Overall Comments/Options for Remediation:
- You may feel that this score is unfair because (1) I only graded selections of your work and (2) regardless of the content, I did not give you credit for it being well written. Please understand that by selectively grading you with the criteria that support my point of view and ignoring the criteria that would have improved your score, I am attempting to help you understand how teachers feel about how they are evaluated.
- Teachers, the Board of Regents, and the people of the State of New York are here to help you. If, despite our well-reasoned and evidence-based suggestions, you do not improve by next year and receive a second consecutive inadequate rating, the legislature should change the law so that you can be removed from office without due process.
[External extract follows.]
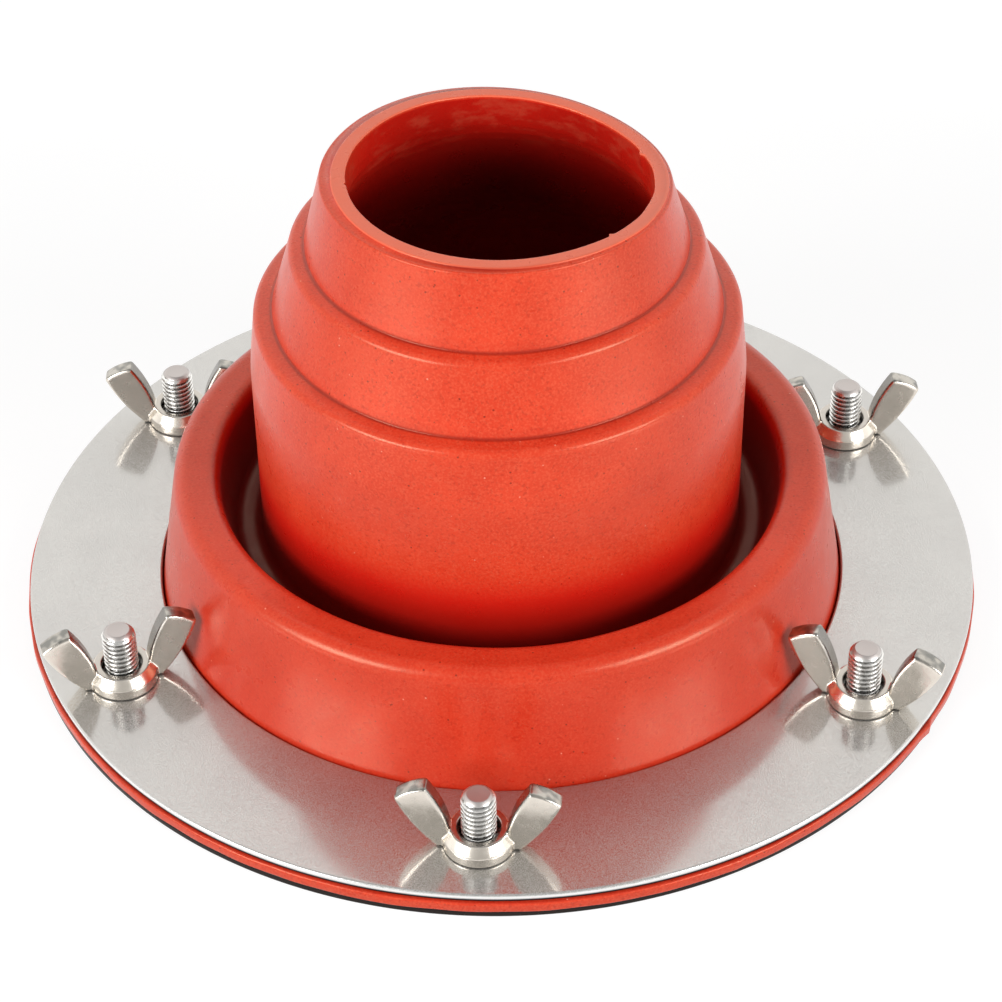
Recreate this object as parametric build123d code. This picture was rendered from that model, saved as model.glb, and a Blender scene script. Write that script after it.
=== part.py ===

Regarding our education system, you wrote “This was never about protecting and growing a bureaucracy.” Similarly, state government is not about protecting politicians and the growing influence of special interests.
- Lastly, I have numerous exemplars of student work that you may review to compare and contrast their argument writing with your own. My students understand the importance of developing claims that are supported with specific evidence. They also thoroughly address counterclaims to demonstrate their understanding of the complexities involved with their topics. These high school student exemplars may help you to better understand how to develop a more compelling and credible argument.